We stop trusting every thought.


We stop giving so much power to our mental commentary, and start developing a relationship with the part of us that is consistent no matter the nature of the dream.


The part that sees the thoughts.


The part that’s aware. The observer. The part of us that doesn’t change, even as everything else does.


Once this clicks, and you begin to develop a third-person perspective.


You can hold that awareness even in the middle of a conversation.


You begin to see it in real time.


The mechanism resurrecting, running its conditioned response… and yet you remain.


Unmoved. Steadfast.


No longer pulled into the performance.


From that elevated perspective, you’re no longer tethered to the past.


You can respond, not react—free from its grip, and contribute in the way the moment actually calls for.


This is how you break free from the prison of inherited belief.


If you want to live with more freedom, you have to be willing to let go of the cage we grip to for safety.


But first—you have to realize it’s a cage.


The thoughts you defend.


The identity you protect.


The rules you live by without ever questioning. None of it is who you are.


So which part is actually you?


The part that steps back, watching everything from a distance. 


That part is constant. 


That part doesn’t panic.


That part isn’t trying to prove anything.

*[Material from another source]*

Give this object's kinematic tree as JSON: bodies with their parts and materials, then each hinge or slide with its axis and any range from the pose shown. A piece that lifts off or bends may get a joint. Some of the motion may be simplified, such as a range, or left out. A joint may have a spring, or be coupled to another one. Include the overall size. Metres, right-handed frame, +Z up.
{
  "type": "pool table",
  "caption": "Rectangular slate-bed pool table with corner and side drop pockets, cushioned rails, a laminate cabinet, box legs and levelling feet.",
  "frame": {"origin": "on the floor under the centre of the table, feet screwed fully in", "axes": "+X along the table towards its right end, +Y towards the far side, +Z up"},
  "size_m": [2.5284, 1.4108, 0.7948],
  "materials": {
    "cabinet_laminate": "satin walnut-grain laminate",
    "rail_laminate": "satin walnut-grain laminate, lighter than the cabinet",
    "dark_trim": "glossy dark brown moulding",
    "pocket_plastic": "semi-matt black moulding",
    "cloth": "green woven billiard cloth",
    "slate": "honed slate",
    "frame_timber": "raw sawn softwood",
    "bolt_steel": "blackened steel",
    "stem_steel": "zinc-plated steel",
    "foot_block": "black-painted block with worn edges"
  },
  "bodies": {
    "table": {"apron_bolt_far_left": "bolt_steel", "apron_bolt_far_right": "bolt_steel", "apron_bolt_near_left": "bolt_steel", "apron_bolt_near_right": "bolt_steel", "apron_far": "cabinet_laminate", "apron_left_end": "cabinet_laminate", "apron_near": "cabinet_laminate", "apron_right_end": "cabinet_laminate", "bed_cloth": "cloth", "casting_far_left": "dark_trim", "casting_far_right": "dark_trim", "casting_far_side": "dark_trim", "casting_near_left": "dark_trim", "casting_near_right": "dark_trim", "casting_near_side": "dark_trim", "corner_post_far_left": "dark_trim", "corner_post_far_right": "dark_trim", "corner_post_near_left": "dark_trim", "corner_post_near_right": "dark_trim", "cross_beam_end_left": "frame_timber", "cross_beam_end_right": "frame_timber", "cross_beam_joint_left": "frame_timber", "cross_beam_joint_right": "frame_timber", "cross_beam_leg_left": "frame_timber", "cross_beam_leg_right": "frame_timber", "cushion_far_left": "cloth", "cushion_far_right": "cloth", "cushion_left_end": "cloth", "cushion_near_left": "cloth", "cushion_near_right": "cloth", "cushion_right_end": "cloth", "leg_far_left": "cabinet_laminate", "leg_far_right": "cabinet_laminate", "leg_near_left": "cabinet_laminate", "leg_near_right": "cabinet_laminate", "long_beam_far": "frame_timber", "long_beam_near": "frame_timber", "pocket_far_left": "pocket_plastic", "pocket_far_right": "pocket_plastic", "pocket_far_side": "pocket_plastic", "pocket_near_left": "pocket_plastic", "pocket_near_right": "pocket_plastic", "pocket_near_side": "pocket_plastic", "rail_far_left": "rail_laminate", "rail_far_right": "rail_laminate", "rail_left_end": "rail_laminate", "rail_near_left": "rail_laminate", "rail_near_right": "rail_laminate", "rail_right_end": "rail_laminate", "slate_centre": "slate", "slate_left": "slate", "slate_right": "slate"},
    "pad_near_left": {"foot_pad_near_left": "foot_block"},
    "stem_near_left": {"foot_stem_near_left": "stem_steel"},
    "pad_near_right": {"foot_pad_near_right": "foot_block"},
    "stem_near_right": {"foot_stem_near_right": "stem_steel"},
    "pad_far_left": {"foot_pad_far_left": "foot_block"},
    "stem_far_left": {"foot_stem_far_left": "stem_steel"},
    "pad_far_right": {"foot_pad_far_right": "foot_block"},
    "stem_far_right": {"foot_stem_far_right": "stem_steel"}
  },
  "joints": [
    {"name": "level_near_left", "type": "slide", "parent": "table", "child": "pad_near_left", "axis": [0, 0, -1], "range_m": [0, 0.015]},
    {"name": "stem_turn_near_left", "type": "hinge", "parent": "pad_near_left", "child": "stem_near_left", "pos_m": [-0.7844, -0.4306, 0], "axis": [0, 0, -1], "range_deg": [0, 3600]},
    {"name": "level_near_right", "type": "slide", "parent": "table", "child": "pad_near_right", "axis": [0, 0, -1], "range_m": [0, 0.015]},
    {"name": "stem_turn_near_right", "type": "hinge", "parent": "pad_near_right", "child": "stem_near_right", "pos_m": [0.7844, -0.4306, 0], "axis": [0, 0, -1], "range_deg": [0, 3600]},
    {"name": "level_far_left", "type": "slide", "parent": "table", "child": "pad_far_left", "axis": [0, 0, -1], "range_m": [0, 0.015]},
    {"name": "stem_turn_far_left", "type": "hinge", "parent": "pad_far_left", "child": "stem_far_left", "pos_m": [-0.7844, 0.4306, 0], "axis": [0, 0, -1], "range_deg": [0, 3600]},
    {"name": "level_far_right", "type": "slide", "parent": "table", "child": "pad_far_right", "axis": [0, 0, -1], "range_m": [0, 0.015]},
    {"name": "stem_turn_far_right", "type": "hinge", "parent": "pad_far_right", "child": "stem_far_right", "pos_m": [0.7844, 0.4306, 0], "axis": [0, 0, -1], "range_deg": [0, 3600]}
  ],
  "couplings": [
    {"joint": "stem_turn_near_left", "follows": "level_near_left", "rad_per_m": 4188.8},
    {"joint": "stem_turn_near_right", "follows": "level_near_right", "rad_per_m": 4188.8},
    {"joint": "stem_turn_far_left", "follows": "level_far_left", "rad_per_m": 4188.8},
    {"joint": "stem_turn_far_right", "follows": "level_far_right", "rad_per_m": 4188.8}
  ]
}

It simply is.


And when you live from that place, things soften.


You don’t take things personally—because there’s no central persona left to defend.


You remember that just because your mind says something, doesn’t mean it’s true.


Have you ever done this?


*Sent a message… hours pass—no reply.*


You don’t really know what happened, but the mind jumps in: Are they upset with me? Did I do something wrong?


Pause.


What if none of that’s true? You’re not reacting to them at all—but to a story your mind made up, stitched together from old fears and past wounds?


If you're going to make up a story, why not make it a kind one?


You can take a breath.


Feel your feet on the ground.


Return to presence.


That’s where clarity lives.


Not in the mind, but in the space beneath it.